Cloud gaming’s theoretical benefits are many: distributed physics and complex simulations that might otherwise slow down a PC or console become much more attainable; multiplayer sessions are no longer gated by the slowest possible client-server connection.

“There are obviously practical limitations but most of them are game design limitations rather than technical ones,” Harrison told WIRED. “We expect battle royale games could easily scale from a hundred players to millions—whether that’s fun or not is a challenge for the game developer, but the platform itself will definitely support that.”
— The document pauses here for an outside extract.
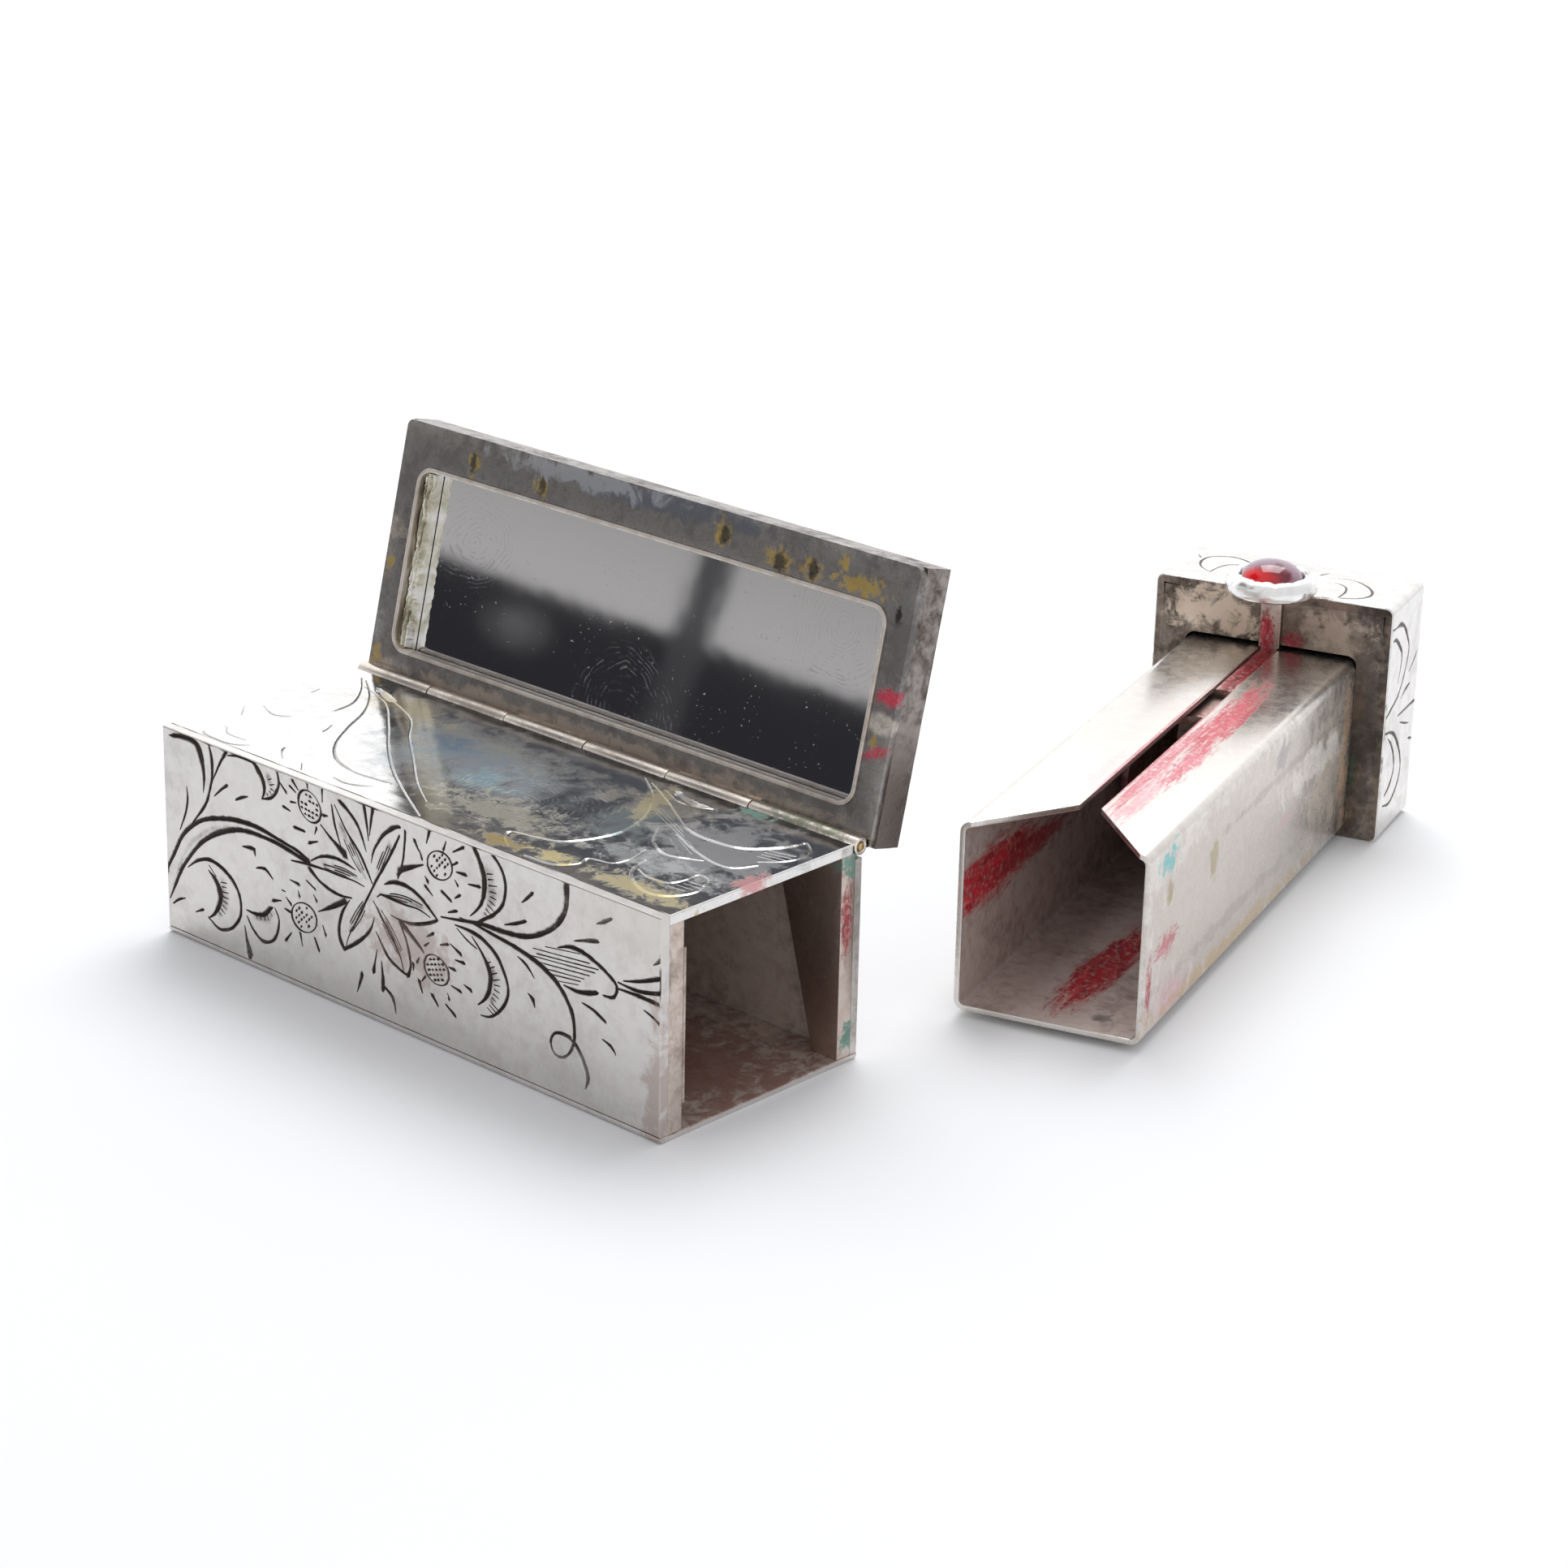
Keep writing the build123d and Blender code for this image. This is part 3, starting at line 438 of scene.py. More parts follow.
def silver(
    name,
    tone=(0.70, 0.675, 0.65),
    warm=(0.58, 0.51, 0.44),
    dark=(0.10, 0.078, 0.065),
    patina=0.4,
    rough=0.3,
    vary=0.15,
    bump=0.25,
    grain=(1, 1, 1),
    turn=(0, 0, 0),
    groove=0.0,
    marks=(),
    speck=0.3,
    cloud_at=(0.45, 0.66),
    shift=(0, 0, 0),
    wave=0.0,
    metal=1.0,
):
    """Hand-worked silver: cloudy tarnish, specks, fine scratches and dark grime."""
    mat, t = new_tree(name)
    vec = coords(t, shift=shift)
    cloud = noise(t, vec, 0.16, 4, 0.55, 0.6)
    mottle = noise(t, vec, 0.9, 8, 0.68, 0.3)
    fine = noise(t, vec, 7.0, 5, 0.7)
    brushed = noise(t, coords(t, grain, turn), 1.0, 6, 0.7)
    blend = plus(t, times(t, cloud, 0.55), times(t, mottle, 0.45))
    grime = level(t, blend, *cloud_at)
    base = mix(t, times(t, level(t, mottle, 0.35, 0.7), 0.5), tone, warm)
    base = mix(t, times(t, grime, patina), base, dark)
    base = mix(t, times(t, level(t, fine, 0.62, 0.72), speck), base, dark)
    base = mix(t, times(t, level(t, brushed, 0.60, 0.72), speck * 0.5), base, dark)
    uneven = times(t, centred(t, mottle), vary * 2)
    roughness = plus(t, plus(t, uneven, rough), times(t, grime, patina * 0.35))
    if groove:
        depth = node(t, "ShaderNodeAttribute", out="Fac", attribute_name="patina")
        uneven = times(t, centred(t, mottle), level(t, depth, 0.0, 0.25))
        cut = times(t, level(t, calc(t, "MULTIPLY_ADD", uneven, 0.7, depth), 0.02, 0.42), groove)
        base = mix(t, cut, base, (0.045, 0.033, 0.028))
        roughness = plus(t, roughness, times(t, cut, 0.3))
    metallic = metal
    for mark in marks:
        base, roughness, metallic = mark(t, vec, base, roughness, metallic)
    dents = node(t, "ShaderNodeBump", {"Strength": min(bump, 1), "Distance": 0.00003, "Height": mottle})
    if wave:
        slow = noise(t, vec, 0.22, 2, 0.5)
        dents = node(
            t, "ShaderNodeBump", {"Strength": wave, "Distance": 0.0006, "Height": slow, "Normal": dents},
        )
    height = plus(t, times(t, brushed, 0.6), times(t, fine, 0.4))
    normal = node(
        t, "ShaderNodeBump", {"Strength": bump, "Distance": 0.00002, "Height": height, "Normal": dents},
    )
    roughness = calc(t, "MINIMUM", calc(t, "MAXIMUM", roughness, 0.05), 0.9)
    output(t, Base_Color=base, Metallic=metallic, Roughness=roughness, Normal=normal)
    return mat


def smear(
    centre,
    size,
    turn=(0, 0, 0),
    amount=0.9,
    seed=0.0,
    ragged=4.0,
    low=(0.16, 0.002, 0.012),
    high=(0.50, 0.02, 0.05),
):
    """A smear of red wax inside a turned ellipsoid, between a low and a high tone."""
    def mark(t, vec, base, roughness, metallic):
        local, reach = spot(t, centre, size, turn)
        moved = node(t, "ShaderNodeVectorMath", {0: local, 1: (seed, 2.0, 7.0)}, operation="ADD")
        streak = noise(t, moved, 3.4, 9, 0.78, 0.8)
        edge = plus(t, reach, times(t, centred(t, streak), ragged))
        thin = level(t, noise(t, vec, 2.2, 6, 0.75, 0.5), 0.30, 0.52)
        mask = times(t, times(t, level(t, edge, 1.05, 0.55), thin), amount)
        base = mix(t, mask, base, mix(t, level(t, streak, 0.35, 0.65), low, high))
        keep = calc(t, "SUBTRACT", 1.0, mask)
        metallic = times(t, calc(t, "SUBTRACT", 1.0, times(t, mask, 0.85)), metallic)
        roughness = plus(t, times(t, roughness, keep), times(t, mask, 0.38))
        return base, roughness, metallic
    return mark


def film(
    centre, size, colour, turn=(0, 0, 0), amount=0.6, ragged=1.8, scale=0.5, soft=0.6, shine=0.0,
    body=0.0,
):
    """A coloured film fading out over a turned ellipsoid: mostly tarnish, in a few places painted shade,
    highlight or reflection.
    """
    def mark(t, vec, base, roughness, metallic):
        reach = spot(t, centre, size, turn)[1]
        broken = noise(t, vec, scale, 7, 0.7, 0.5)
        edge = plus(t, reach, times(t, centred(t, broken), ragged * 2))
        mask = times(t, level(t, edge, 1.0, 1.0 - soft), amount)
        base = mix(t, mask, base, colour)
        roughness = plus(t, roughness, times(t, mask, shine))
        if body:
            metallic = times(t, calc(t, "MULTIPLY_ADD", mask, -body, 1.0), metallic)
        return base, roughness, metallic
    return mark


def unit_film(x, y, z, size, colour, **look):
    """A film on the tube half, turned with it."""
    return film(unit_point(x, y, z), size, colour, UNIT_TURN, **look)


def unit_smear(x, y, z, size, *look, turn=UNIT_TURN):
    """A smear on the tube half: amount, seed, ragged, low and high tone follow its size."""
    return smear(unit_point(x, y, z), size, turn, *look)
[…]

Google CEO Sundar Pichai onstage at Google’s Game Developers Conference in San Francisco’s Moscone Center, May 19, 2019.

Peter Rubin

Google is by no means the only company staking out cloud gaming, though after a number of failed attempts over the past few years the battlefield currently seems confined to companies with a gargantuan server infrastructure already established. Microsoft showed off its Project xCloud last year, claiming that the Azure-powered service would launch in 2019; Amazon, which owns Twitch, is believed to be planning something similar with a service that leverages Amazon Web Services.

As for the chief bugaboo of cloud gaming—latency, the delay between an input and seeing its result—Majd Bakar, VP of Project Stream, claims that Stadia’s is utterly imperceptible, thanks in large part to compression codecs and open standards that allow data to be moved at high speeds. “Based on numerous studies of human physiology,” Bakar says, “it takes less time to send data than it takes a synapse firing in your finger to get to your brain.”

Producers from id Software and Ubisoft, along with TequilaWorks founder Luz Sancho, appeared onstage at the Google event—id’s Marty Stratton announced that Doom: Eternal will be playable on Stadia at 4K and 60 frames per second—but the company will be developing first-party titles as well. Jade Raymond, who joined Google last year from Ubisoft, appeared as the newly announced head of Stadia Games and Entertainment, even teasing the platform’s promise for fully immersive VR/AR games.

Even the first steps of that journey are still months away. Stadia will be launching in time for the 2019 holiday season, Harrison says—at least in the US, Canada, the UK, and much of Europe. This summer, Google will reveal pricing and other details; for now, the company wanted to present the service to the developer community.

But while “any device, anywhere” makes for a promising tagline, the reality is somewhat different. When it launches later in 2019, Stadia will be playable on Chromecast devices, PCs and laptops via Chrome browsers or ChromeOS, and using the Stadia app on a Pixel phone. Yes, that means not on iOS—not even using the Chrome browser on an iPhone or iPad. The platform wars persist, even in the cloud.